Friday, July 18, 2014

Anything but Ordinary

  Yesterday, one of my closest friends shared her testimony on her blog. If you'd like, you can read it here. As I read, I was heartbroken by the fact that we've been friends since middle school and I never once considered how differently we'd grown up. I grew up in a family where my grandparents, parents, and siblings all attended the same church every Sunday and Wednesday night. Where I accepted Christ as a child and was baptized. I can remember being a kid and my parents having other couples over for Bible studies, or sitting in my grandparents living room watching my Pawpaw study intently in King James Version Bible.
  As I sat reading her story, it hit me that I had been so caught up in being a "good" Christian, that I hadn't paid much attention to those around me, that I had just been lukewarm. And then, I reread it. The words stood out to me, like they should have been bold, italicized, underlined. She wrote, "because my testimony is short and simple". I was not reading something short and simple, I was reading something inspiring. Growing up in a Christian household, I felt as though I was the one who had a "short and simple" testimony. I never really struggled with my relationship with God until I had graduated high school. Even then, I have never experienced even half of what my sweet, enduring friend has gone through in her twenty-one years.

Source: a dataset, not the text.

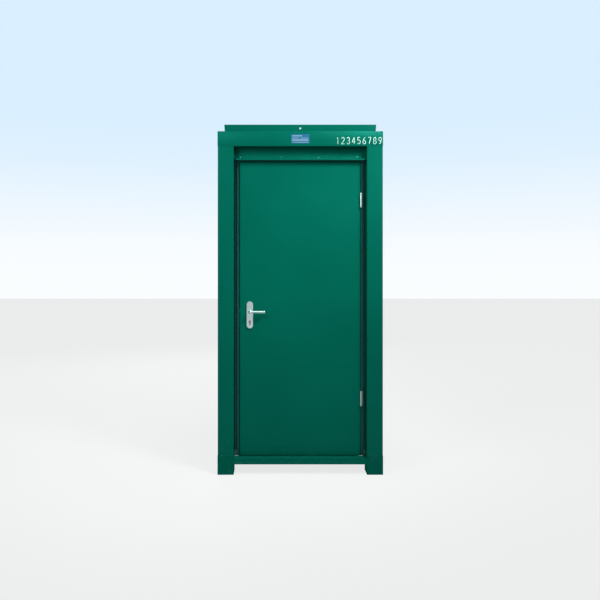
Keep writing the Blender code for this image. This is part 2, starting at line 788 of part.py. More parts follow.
def make_lock(door, hand, key):
    half_y = BOLT_HALF_Y + EASE
    y_low, y_high = LOCK_MID_Y - LOCK_HALF_Y, LOCK_MID_Y + LOCK_HALF_Y
    plate_low = (-LEAF_HALF_WIDTH, LOCK_MID_Y - FACEPLATE_HALF_Y, FACEPLATE_Z[0])
    plate_high = (FACEPLATE_BACK, LOCK_MID_Y + FACEPLATE_HALF_Y, FACEPLATE_Z[1])
    case = add("lock_case", box(plate_low, plate_high), "zinc_steel", door)
    shell = tray((CASE_FRONT, y_low, CASE_Z[0]), (CASE_END, y_high, CASE_Z[1]), CASE_SHEET, 0, 0)
    combine(case, tool("lock_shell", shell, door), "UNION")
    through = (y_low - OVERCUT, y_high + OVERCUT)
    hub_hole = prism(circle((LOCK_X, LEVER_Z), HUB_RADIUS + EASE), "Y", *through)
    cut(case, tool("hub_hole", hub_hole, door), bpy.data.objects["key_hole"])

    jamb = bpy.data.objects["lock_jamb"]
    strike_face = -FRAME_REBATE + GAP + STRIKE_SHEET
    strike_low = (-FRAME_REBATE + GAP, FRAME_FACE + STRIKE_INSET, STRIKE_Z[0])
    strike_high = (strike_face, FRAME_STOP_FACE - STRIKE_INSET, STRIKE_Z[1])
    strike = add("strike_plate", box(strike_low, strike_high), "zinc_steel")
    for name, (z_low, z_high) in (("latch", LATCH_Z), ("dead_bolt", DEAD_BOLT_Z)):
        mouth_low = (-LEAF_HALF_WIDTH - 2 * EASE, LOCK_MID_Y - half_y, z_low - EASE)
        mouth_high = (FACEPLATE_BACK + 2 * EASE, LOCK_MID_Y + half_y, z_high + EASE)
        cut(case, tool(f"{name}_mouth", box(mouth_low, mouth_high), door))
        pocket_low = (-FRAME_REBATE - POCKET_DEPTH, y_low, z_low - POCKET_MARGIN)
        pocket_high = (strike_face + 2 * EASE, y_high, z_high + POCKET_MARGIN)
        pocket = tool(f"{name}_pocket", box(pocket_low, pocket_high))
        cut(jamb, pocket)
        cut(strike, pocket)

    front, back = LOCK_MID_Y - BOLT_HALF_Y, LOCK_MID_Y + BOLT_HALF_Y
    latch_tip = -LEAF_HALF_WIDTH - LATCH_THROW
    latch = [
        (latch_tip, front),
        (latch_tip, front + LATCH_NOSE_FLAT),
        (latch_tip + LATCH_NOSE, back),
        (LATCH_TAIL, back),
        (LATCH_TAIL, front),
    ]
    slide = axis_empty("latch_slide", (latch_tip, LOCK_MID_Y, sum(LATCH_Z) / 2), door)
    add("latch_bolt", prism(latch, "Z", *LATCH_Z), "zinc_steel", slide)
    bolt_low = (-LEAF_HALF_WIDTH + EASE, front, DEAD_BOLT_Z[0])
    bolt_high = (DEAD_BOLT_TAIL, back, DEAD_BOLT_Z[1])
    slide = axis_empty("dead_bolt_slide", (bolt_low[0], LOCK_MID_Y, sum(DEAD_BOLT_Z) / 2), door)
    soften(add("dead_bolt", box(bolt_low, bolt_high), "zinc_steel", slide), DEAD_BOLT_EDGE)

    square = [(LOCK_X - SOCKET_HALF, LEVER_Z - SOCKET_HALF), (LOCK_X + SOCKET_HALF, LEVER_Z + SOCKET_HALF)]
    hub = prism(circle((LOCK_X, LEVER_Z), HUB_RADIUS), "Y", y_low + EASE, y_high - EASE)
    hub = add("lock_hub", hub, "zinc_steel", hand)
    socket = prism(rectangle(*square), "Y", *through)
    cut(hub, tool("hub_socket", socket, hand))

    make_cylinder(door, key)


def make_cylinder(door, key):
    outer_end = LEAF_FRONT - PLATE_THICKNESS - GAP - CYLINDER_PROUD
    inner_end = LEAF_BACK + PLATE_THICKNESS + GAP + CYLINDER_PROUD
    body = add("cylinder_body", prism(cylinder_profile(), "Y", outer_end, inner_end), "brass", door)
    bore = prism(circle((LOCK_X, KEY_Z), PLUG_BORE), "Y", outer_end - OVERCUT, inner_end + OVERCUT)
    cam_low = (LOCK_X - CAM_ROOM, LOCK_MID_Y - CAM_ROOM_Y, KEY_Z - CAM_ROOM_FOOT)
    cam_high = (LOCK_X + CAM_ROOM, LOCK_MID_Y + CAM_ROOM_Y, KEY_Z + CAM_ROOM)
    cut(body, tool("plug_bore", bore, door), tool("cam_slot", box(cam_low, cam_high), door))

    ends = (outer_end - EASE, inner_end + EASE)
    plug = add("cylinder_plug", prism(circle((LOCK_X, KEY_Z), PLUG_RADIUS), "Y", *ends), "brass", key)
    cam_y = (LOCK_MID_Y - CAM_HALF_Y, LOCK_MID_Y + CAM_HALF_Y)
    collar = prism(circle((LOCK_X, KEY_Z), CYLINDER_RADIUS - GAP), "Y", *cam_y)
    finger_low = (LOCK_X - CAM_HALF_WIDTH, cam_y[0], KEY_Z - CAM_RADIUS)
    finger = box(finger_low, (LOCK_X + CAM_HALF_WIDTH, cam_y[1], KEY_Z))
    combine(plug, tool("cam_collar", collar, key), "UNION")
    combine(plug, tool("cam_finger", finger, key), "UNION")
    for name, end, inward in (("outer", ends[0], 1), ("inner", ends[1], -1)):
        y_low, y_high = sorted((end - inward * 2 * EASE, end + inward * KEYWAY_DEPTH))
        keyway_low = (LOCK_X - KEYWAY_HALF_WIDTH, y_low, KEY_Z - KEYWAY_HALF_HEIGHT)
        keyway_high = (LOCK_X + KEYWAY_HALF_WIDTH, y_high, KEY_Z + KEYWAY_HALF_HEIGHT)
        cut(plug, tool(f"{name}_keyway", box(keyway_low, keyway_high), key))


def make_furniture(door, hand):
    """Backplates and levers on both faces of the leaf, joined by a square spindle."""
    sides = (("outer", -1, LEAF_FRONT), ("inner", 1, LEAF_BACK))
    for name, ys, face in sides:
        y_low, y_high = sorted((face + ys * GAP, face + ys * (GAP + PLATE_THICKNESS)))
        outline = stadium((LOCK_X, PLATE_MIDDLE_Z), PLATE_HALF_WIDTH, PLATE_HALF_LENGTH)
        plate = add(f"{name}_backplate", prism(outline, "Y", y_low, y_high), "stainless_steel", door)
        through = (y_low - OVERCUT, y_high + OVERCUT)
        neck_hole = prism(circle((LOCK_X, LEVER_Z), LEVER_RADIUS + NECK_PLAY), "Y", *through)
        cut(plate, tool(f"{name}_neck_hole", neck_hole, door), bpy.data.objects["key_hole"])

    for name, ys, face in sides:
        grip_y = face + ys * LEVER_STAND_OFF
        bend = arc((LOCK_X + LEVER_BEND, grip_y - ys * LEVER_BEND), LEVER_BEND, 180, 180 - ys * 90, 6)
        tip = LOCK_X + LEVER_REACH
        path = [(LOCK_X, face + ys * LEVER_FOOT), (LOCK_X, face + ys * LEVER_DOME)]
        path += bend
        path += [(tip - LEVER_DOME, grip_y), (tip, grip_y)]
        lever = add(f"{name}_lever", bent_rod(path, LEVER_RADIUS, LEVER_Z), "stainless_steel", hand)
        y_low, y_high = sorted((face - ys * OVERCUT, face + ys * SOCKET_REACH))
        socket_low = (LOCK_X - SOCKET_HALF, y_low, LEVER_Z - SOCKET_HALF)
        socket = box(socket_low, (LOCK_X + SOCKET_HALF, y_high, LEVER_Z + SOCKET_HALF))
        cut(lever, tool(f"{name}_socket", socket, hand))

    low = (LOCK_X - SPINDLE_HALF, LEAF_FRONT - SPINDLE_REACH, LEVER_Z - SPINDLE_HALF)
    high = (LOCK_X + SPINDLE_HALF, LEAF_BACK + SPINDLE_REACH, LEVER_Z + SPINDLE_HALF)
    add("spindle", box(low, high), "zinc_steel", hand)


def make_door():
    door = axis_empty("door_axis", (PIN_X, PIN_Y, 0))
    hand = axis_empty("handle_axis", (LOCK_X, LOCK_MID_Y, LEVER_Z), door)
    key = axis_empty("key_axis", (LOCK_X, LOCK_MID_Y, KEY_Z), door)
    make_leaf(door)
    for name, middle in HINGE_HEIGHTS.items():
        hinge_pieces(door, name, middle)
    make_lock(door, hand, key)
    make_furniture(door, hand)


def main():
    clear_scene()
    make_corners()
    make_base()
    make_top_rails()
    make_roof()
    make_walls()
    make_lining()
    make_door_frame()
    make_head()
    make_seals()
    make_door()


main()
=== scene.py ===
"""Looks of the walk-in parcel locker: finishes, fine edges and small fittings round its frame."""

import json
import math

import bmesh
import bpy
from mathutils import Matrix, Vector

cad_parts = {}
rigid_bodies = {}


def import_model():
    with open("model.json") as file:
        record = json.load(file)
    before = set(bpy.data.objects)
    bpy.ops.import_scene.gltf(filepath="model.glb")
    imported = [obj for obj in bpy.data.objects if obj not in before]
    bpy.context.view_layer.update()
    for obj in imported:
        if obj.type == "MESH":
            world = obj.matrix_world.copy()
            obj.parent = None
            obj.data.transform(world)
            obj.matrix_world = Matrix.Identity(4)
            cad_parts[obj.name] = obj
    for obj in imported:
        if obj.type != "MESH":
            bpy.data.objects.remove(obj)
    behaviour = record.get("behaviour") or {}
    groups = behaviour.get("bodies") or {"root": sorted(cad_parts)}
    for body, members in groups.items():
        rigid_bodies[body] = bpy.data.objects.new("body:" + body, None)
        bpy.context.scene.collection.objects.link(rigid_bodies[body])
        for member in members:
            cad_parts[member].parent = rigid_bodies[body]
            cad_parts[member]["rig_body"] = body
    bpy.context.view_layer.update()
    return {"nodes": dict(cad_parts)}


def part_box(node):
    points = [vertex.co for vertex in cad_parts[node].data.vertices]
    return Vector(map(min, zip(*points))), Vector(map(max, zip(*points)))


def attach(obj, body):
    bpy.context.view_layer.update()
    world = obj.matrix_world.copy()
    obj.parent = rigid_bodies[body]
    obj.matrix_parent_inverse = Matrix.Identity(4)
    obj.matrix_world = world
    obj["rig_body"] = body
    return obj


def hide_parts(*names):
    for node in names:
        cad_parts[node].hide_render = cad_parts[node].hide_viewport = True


# Camera, stage and lights
CAMERA_PLACE = (-0.2, -5.2, 1.5)
CAMERA_LENS = 37.28
CAMERA_SHIFT = (0.0455, -0.05364)
FLOOR_HALF = 25.0
FLOOR_TONE = (0.99, 0.995, 1.0)
FLOOR_MATT = 0.09
FLOOR_GLOW = 0.78
SKY_RADIUS = 60.0
SKY_RISE = 0.28
SKY_LOW = (0.96, 0.985, 1.0)
SKY_HIGH = (0.70, 0.86, 1.0)
STUDIO_TONE = (0.85, 0.96, 1.0)
STUDIO_STRENGTH = 0.10
SUN_STRENGTH = 1.8
SUN_ANGLE = 35
SUN_DIRECTION = (-0.08, 0.15, -1.0)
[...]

  Later on in the day, I was reading in a wonderful book called Glimpses of Grace by Gloria Furman. Side note: It's about treasuring the Gospel in our everyday, mundane life. Gloria uses examples from experiences with her husband and kids to really hit home the points she is making, which I love. She is a wonderful writer, and I highly recommend this quick read. Anyways, I came across this amazing little passage in the book about testimonies. Y'all, sometimes I am in awe of how the Holy Spirit uses things to show us about God and His glory. Our "short and simple" testimonies that we just think are no big deal, are actually a HUGE deal. Colossians 1:13-14 puts it like this: 
"For he has delivered us from the domain of darkness and transferred us to the kingdom of his beloved Son, in whom we have redemption, the forgiveness of sins."
  In other words, there was a spiritual battle going on for your soul. A battle of which Christ has been victorious because He defeated death and you chose to follow him. I like how Gloria Furman describes it too.
"The Holy Spirit of God peeled the scales from your spiritually blind eyes, awakened your soul to the bright light of the gospel in the face of Jesus Christ, and breathed life into your lifeless soul."
  This simply amazes me. I cannot ever say it enough, especially when it's put that way. Not one of us has the same story of how they come to know Christ. No matter how simple our stories maybe, if we're 5 or 105 when we accept Christ, our testimonies are anything but ordinary. He works in all of our lives in different ways, molding us to become more like Him and to fulfill God's will for us. Nonetheless, when we come to know Him, the scales are peeled off, just like that described of Paul in Acts (if you haven't already look up Acts 9:18). Paul went on to do some amazing things to spread the Word, and we are called to do the same!